**What the task requires**
Using the listing below, copy exactly the lines from the one containing "head_casting();" to the one containing "cad_parts[node].hide_render = cad_parts[node].hide_viewport", both lines included, and no others.

**Given material**
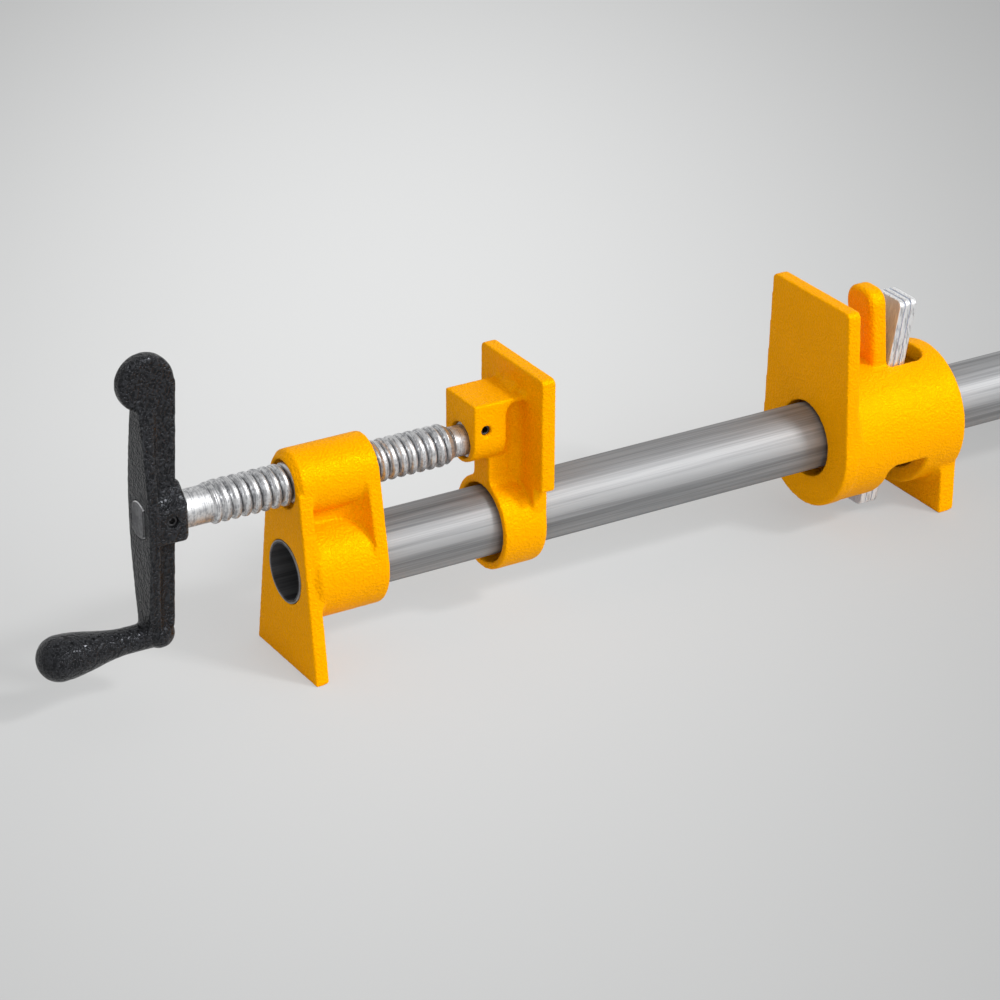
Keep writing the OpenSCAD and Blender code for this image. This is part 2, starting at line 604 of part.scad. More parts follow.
// ---- tail stop ----
module tail_casting() color(yellow) difference() {
    union() {
        // jaw plate with its round lower end
        slab_x(tail_x, tail_plate_t) union() {
            rounded_top(axis_h, axis_h + tail_top, tail_plate_d, tail_top_w, tail_corner);
            translate([0, axis_h]) circle(d = tail_plate_d);
        }
        // round body, its rear rim rounded
        turn_x(tail_x + tail_plate_t / 2, axis_h) union() {
            square([body_d / 2, tail_len - tail_plate_t / 2 - body_round]);
            square([body_d / 2 - body_round, tail_len - tail_plate_t / 2]);
            translate([body_d / 2 - body_round, tail_len - tail_plate_t / 2 - body_round])
                circle(r = body_round);
        }
        slab_x(tail_x1 - foot_t, foot_t) translate([-foot_w / 2, 0]) square([foot_w, axis_h]);
        intersection() {
            cove_x(tail_x1 - foot_t, axis_h, body_d, cast_fillet / 2, 1);
            slab_x(tail_x1 - foot_t - cast_fillet, foot_t) translate([-foot_w / 2, 0])
                square([foot_w, axis_h]);
        }
        // hollow corner between the jaw plate and the body
        intersection() {
            cove_x(tail_x + tail_plate_t, axis_h, body_d, cast_fillet, -1);
            slab_x(tail_x + tail_plate_t / 2, tail_plate_t + cast_fillet)
                rounded_top(axis_h, axis_h + tail_top, tail_plate_d, tail_top_w, tail_corner);
        }
        thumb_tab();
    }
    foot_edge(tail_x1, foot_w);
    // hole for the pipe, wide in the jaw plate and close in the rear wall
    rod_x(tail_x - over, axis_h - hole_drop, tail_hole, cut_from + 2 * over);
    rod_x(tail_x + cut_from, axis_h, pipe_od + 2 * tail_guide_gap, tail_len);
    // round chamber for the clutch plates and their spring
    rod_x(tail_x + cut_from, axis_h, chamber_d, tail_len - cut_from - rear_wall);
    // cut-away through the lower half of the body
    slab_y(body_d + 2 * over) cut_outline();
    // slot in the top, upright behind and leaning with the plates in front
    translate([tail_x + fulcrum_x, 0, axis_h + fulcrum_z]) rotate([0, clutch_lean, 0])
        translate([-move_gap, -slot_w / 2, tab_root - fulcrum_z - 2 * cast_fillet])
            cube([clutch_pack + 2 * move_gap, slot_w, clutch_up]);
    translate([0, 0, axis_h + tab_root - 2 * cast_fillet]) linear_extrude(height = clutch_up) union() {
        translate([tail_x + fulcrum_x + move_gap, -slot_w / 2])
            square([slot_end - slot_round - fulcrum_x - move_gap, slot_w]);
        translate([tail_x + fulcrum_x + move_gap, slot_round - slot_w / 2])
            square([slot_end - fulcrum_x - move_gap, slot_w - 2 * slot_round]);
        for (i = [-1, 1]) translate([tail_x + slot_end - slot_round, i * (slot_w / 2 - slot_round)])
            circle(r = slot_round);
    }
}
module cut_outline() {
    x0 = tail_x + cut_from;
    z1 = axis_h - cut_low;
    difference() {
        translate([x0, -over]) square([cut_len, z1 + over]);
        translate([x0 - over, z1 - cut_round]) square([cut_round + over, cut_round + over]);
    }
    translate([x0 + cut_round, z1 - cut_round]) circle(r = cut_round);
}
// thumb tab in front of the plates: an arch that leans away from them and is thinner at its foot
module thumb_tab() {
    xr = tail_x + fulcrum_x - move_gap;
    hull() for (i = [-1, 1]) {
        for (j = [0, 1]) translate([xr - tab_round - j * (tab_low_t - 2 * tab_round),
            i * (tab_half - tab_round), axis_h + tab_root - cast_fillet])
            cylinder(r = tab_round, h = cast_fillet, $fn = hull_fn);
        for (k = [0, 1]) translate([xr - tab_back_lean - tab_t + k * tab_edge,
            i * (tab_half - tab_arch), axis_h + tab_top - tab_arch]) rotate([0, 90, 0])
            cylinder(r = tab_arch - (1 - k) * tab_edge, h = tab_t - 2 * k * tab_edge, $fn = hull_fn);
    }
}

// ---- clutch ----
clutch_pack = 3 * clutch_t + 2 * stack_gap;
// middle of plate k, measured square to the plates from the bearing edge
function plate_mid(k) = clutch_t / 2 + (k - 1) * (clutch_t + stack_gap);
// distance down plate k from the bearing edge to the pipe's axis
function plate_drop(k) = (fulcrum_z - plate_mid(k) * sin(clutch_lean)) / cos(clutch_lean);
module clutch_plate(k) color(zinc)
    translate([tail_x + fulcrum_x, 0, axis_h + fulcrum_z]) rotate([0, clutch_lean, 0])
        translate([0, 0, -plate_drop(k)]) slab_x(plate_mid(k) - clutch_t / 2, clutch_t) difference() {
            union() {
                circle(d = clutch_w);
                translate([-tongue_w / 2, tongue_round - clutch_down / cos(clutch_lean)])
                    square([tongue_w, (clutch_up + clutch_down) / cos(clutch_lean) - 2 * tongue_round]);
                translate([tongue_round - tongue_w / 2, -clutch_down / cos(clutch_lean)])
                    square([tongue_w - 2 * tongue_round, (clutch_up + clutch_down) / cos(clutch_lean)]);
                for (i = [-1, 1], s = [clutch_up / cos(clutch_lean) - tongue_round,
                                       tongue_round - clutch_down / cos(clutch_lean)])
                    translate([i * (tongue_w / 2 - tongue_round), s]) circle(r = tongue_round);
            }
            circle(d = clutch_hole);
        }
module clutch_plate_1() clutch_plate(1);
module clutch_plate_2() clutch_plate(2);
module clutch_plate_3() clutch_plate(3);

// spring round the pipe, from the rear wall towards the plates
coil_x1 = tail_x1 - rear_wall - wire_d / 2 - seat_gap;
coil_x0 = tail_x + cut_from + cut_len + coil_clear - wire_d;
coil_n = coil_turns * coil_rings;
coil_t0 = 0;
function coil_c(i) = let (a = coil_t0 + 360 * i / coil_rings)
    [coil_x0 + (coil_x1 - coil_x0) * i / coil_n, coil_d / 2 * cos(a), axis_h + coil_d / 2 * sin(a)];
function coil_tangent(i) = let (a = coil_t0 + 360 * i / coil_rings)
    unit([(coil_x1 - coil_x0) / (2 * PI * coil_turns), -coil_d / 2 * sin(a), coil_d / 2 * cos(a)]);
function coil_ring(i, push) = let (a = coil_t0 + 360 * i / coil_rings, t = coil_tangent(i),
    n = [0, -cos(a), -sin(a)], b = cross(t, n), c = coil_c(i) + push * t)
    [for (k = [0:coil_sides - 1]) let (q = 360 * k / coil_sides)
        c + wire_d / 2 * (cos(q) * n + sin(q) * b)];
coil_points = concat(coil_ring(0, -wire_d), [for (i = [0:coil_n]) each coil_ring(i, 0)],
    coil_ring(coil_n, wire_d));
coil_last = len(coil_points) - coil_sides;
coil_faces = concat(
    [for (k = [1:coil_sides - 2]) [0, k, k + 1]],
    [for (r = [0:coil_n + 1], k = [0:coil_sides - 1], h = [0, 1])
        let (a = r * coil_sides + k, b = r * coil_sides + (k + 1) % coil_sides,
             c = a + coil_sides, d = b + coil_sides) h == 0 ? [a, c, b] : [b, c, d]],
    [for (k = [1:coil_sides - 2]) [coil_last, coil_last + k + 1, coil_last + k]]);
coil_self_gap = min([for (i = [0:coil_n], j = [i + coil_rings / 2:1:coil_n])
    norm(coil_c(i) - coil_c(j))]) - wire_d;
echo(spring_gap_to_itself_mm = coil_self_gap);
module clutch_spring() color(steel) polyhedron(points = coil_points, faces = coil_faces);

head_casting();
pipe();
spindle();
crank();
crank_pin();
sliding_jaw();
jaw_pin();
tail_casting();
clutch_plate_1();
clutch_plate_2();
clutch_plate_3();
clutch_spring();
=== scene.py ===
# A woodworking clamp on a length of steel pipe, finished piece by piece over its CAD frame.
import json
import math

import bmesh
import bpy
from mathutils import Matrix, Vector

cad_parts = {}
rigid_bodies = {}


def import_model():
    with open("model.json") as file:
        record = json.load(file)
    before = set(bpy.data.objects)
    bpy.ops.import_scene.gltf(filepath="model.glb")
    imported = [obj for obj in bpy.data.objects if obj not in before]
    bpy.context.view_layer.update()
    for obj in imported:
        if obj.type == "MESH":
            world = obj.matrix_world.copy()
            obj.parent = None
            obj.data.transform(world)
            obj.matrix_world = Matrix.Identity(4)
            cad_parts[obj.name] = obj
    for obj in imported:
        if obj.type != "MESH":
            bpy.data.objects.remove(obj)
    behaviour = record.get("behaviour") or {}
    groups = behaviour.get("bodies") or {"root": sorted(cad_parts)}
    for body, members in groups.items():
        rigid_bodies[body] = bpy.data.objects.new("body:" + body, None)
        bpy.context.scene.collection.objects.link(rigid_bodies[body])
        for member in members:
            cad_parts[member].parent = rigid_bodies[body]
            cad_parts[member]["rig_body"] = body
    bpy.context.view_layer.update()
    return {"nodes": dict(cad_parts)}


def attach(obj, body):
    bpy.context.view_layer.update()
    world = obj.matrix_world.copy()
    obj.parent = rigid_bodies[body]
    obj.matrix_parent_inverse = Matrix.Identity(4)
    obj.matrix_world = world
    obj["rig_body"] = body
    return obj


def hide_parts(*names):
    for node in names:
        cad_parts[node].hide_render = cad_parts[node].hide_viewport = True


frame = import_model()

scene = bpy.context.scene
scene.view_settings.view_transform = "Standard"

# ---- Camera ----
# It stands where the photograph was taken from: fitted to the pipe's diameter and the
# castings' straight edges, in front of the crank end and above the bench.
camera_place = Vector((-0.51992, -1.0156, 0.62274))
camera_turn, camera_tilt, camera_roll = (math.radians(v) for v in (30.93, 26.06, 0.22))
camera_lens, camera_film = 126.3, 36
camera_near, camera_far = 0.05, 60
back = Vector((-math.sin(camera_turn) * math.cos(camera_tilt),
               -math.cos(camera_turn) * math.cos(camera_tilt), math.sin(camera_tilt)))
level = Vector((math.cos(camera_turn), -math.sin(camera_turn), 0))
upright = back.cross(level)
right = level * math.cos(camera_roll) + upright * math.sin(camera_roll)
upward = upright * math.cos(camera_roll) - level * math.sin(camera_roll)
eye = bpy.data.objects.new("photo_camera", bpy.data.cameras.new("photo_camera"))
scene.collection.objects.link(eye)
eye.data.lens, eye.data.sensor_width = camera_lens, camera_film
eye.data.clip_start, eye.data.clip_end = camera_near, camera_far
axes = Matrix((right, upward, back)).transposed()
eye.matrix_world = Matrix.Translation(camera_place) @ axes.to_4x4()
scene.camera = eye

# ---- Bench and light ----
# A plain pale bench that runs out of sight, with a pool of light painted on it that darkens
# away from the clamp, one broad soft lamp and one small strong one in front, and a pale room
# that is dimmer overhead.
bench_reach = 12.0
# painted pool of light: the bench's colour is palest round the clamp and dimmer away from it
bench_lit_tone, bench_dim_tone = (0.700, 0.706, 0.706), (0.315, 0.317, 0.317)
bench_middle, bench_fade = (0.195, 0.295), (0.316, 0.79)
bench_roughness, bench_mirror = 0.9, 0.1
bench_glow, bench_glow_share = 1.1, 0.62
room_tone, room_low, room_high = (1.0, 1.0, 1.0), 1.02, 0.60
room_dims_from, room_dims_to = -0.1, 0.7


def feed(tree, node, terms):
    """Gives a node's inputs plain values or other nodes' outputs, and returns its outputs."""
    for label, term in terms.items():
        if isinstance(term, bpy.types.NodeSocket):
            tree.links.new(term, node.inputs[label])
        else:
            node.inputs[label].default_value = term
    return node.outputs


def new_finish(name):
    """A material with its node tree, its shader and the object's own coordinates."""
    finish = bpy.data.materials.new(name)
    finish.use_nodes = True
    tree = finish.node_tree
    place = tree.nodes.new("ShaderNodeTexCoord")
    return finish, tree, tree.nodes["Principled BSDF"], place.outputs["Object"]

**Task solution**
head_casting();
pipe();
spindle();
crank();
crank_pin();
sliding_jaw();
jaw_pin();
tail_casting();
clutch_plate_1();
clutch_plate_2();
clutch_plate_3();
clutch_spring();
=== scene.py ===
# A woodworking clamp on a length of steel pipe, finished piece by piece over its CAD frame.
import json
import math

import bmesh
import bpy
from mathutils import Matrix, Vector

cad_parts = {}
rigid_bodies = {}


def import_model():
    with open("model.json") as file:
        record = json.load(file)
    before = set(bpy.data.objects)
    bpy.ops.import_scene.gltf(filepath="model.glb")
    imported = [obj for obj in bpy.data.objects if obj not in before]
    bpy.context.view_layer.update()
    for obj in imported:
        if obj.type == "MESH":
            world = obj.matrix_world.copy()
            obj.parent = None
            obj.data.transform(world)
            obj.matrix_world = Matrix.Identity(4)
            cad_parts[obj.name] = obj
    for obj in imported:
        if obj.type != "MESH":
            bpy.data.objects.remove(obj)
    behaviour = record.get("behaviour") or {}
    groups = behaviour.get("bodies") or {"root": sorted(cad_parts)}
    for body, members in groups.items():
        rigid_bodies[body] = bpy.data.objects.new("body:" + body, None)
        bpy.context.scene.collection.objects.link(rigid_bodies[body])
        for member in members:
            cad_parts[member].parent = rigid_bodies[body]
            cad_parts[member]["rig_body"] = body
    bpy.context.view_layer.update()
    return {"nodes": dict(cad_parts)}


def attach(obj, body):
    bpy.context.view_layer.update()
    world = obj.matrix_world.copy()
    obj.parent = rigid_bodies[body]
    obj.matrix_parent_inverse = Matrix.Identity(4)
    obj.matrix_world = world
    obj["rig_body"] = body
    return obj


def hide_parts(*names):
    for node in names:
        cad_parts[node].hide_render = cad_parts[node].hide_viewport = True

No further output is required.